The writer secretly lamented and said, "I am the one who wrote that article."

"So it's you! For you, it'll be sixty per pound."

 


 

The writer suddenly realized: tea itself has no inherent value. If you find it delicious, it is the most valuable tea to you; if you dislike it, even if it is extremely expensive, it holds no value for you.

My own epiphany about tea did not come in a tea shop or from a teacup but in a tea garden.

I asked a tea picker bending under the scorching sun: "How many buds are needed to make one pound of good tea?"

The picker replied, "Five pounds of fresh tea leaves yield one pound of dried tea. One pound of fresh tea has about 6,300 buds—you do the math."

 


 

"No wonder tea is so expensive," I almost blurted out.

The tea picker stood up, chuckled, and said, "Good tea is rare and precious because of its inherent quality, not my labor.

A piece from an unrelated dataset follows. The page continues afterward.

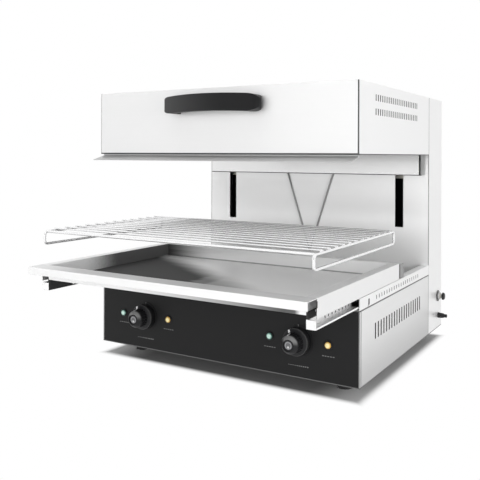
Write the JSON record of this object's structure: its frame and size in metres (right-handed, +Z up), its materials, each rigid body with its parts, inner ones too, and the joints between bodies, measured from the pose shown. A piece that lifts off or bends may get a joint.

If I picked a pile of leaves with the same effort, would you buy them?"

My sympathy for the tea picker turned into deep respect.

 


 

First, there must be good tea, then a good tea connection. As for the hard work, the tea picker sees it as their duty.

I thought: making tea is like being a person. Humbly strive to be a good person—without complaints, pretenses, or excuses—focus on improving yourself and becoming someone beneficial to others. Only then can you truly claim your worth.

 


 

As the ancients said: "Better to earn one promise from Jibu than a hundred taels of gold." Similarly, a good cup of tea, for those destined to enjoy it, is perhaps a rare and serendipitous encounter.

Every cup of tea before you has undergone countless twists and turns, yet it meets you silently with its own fragrance.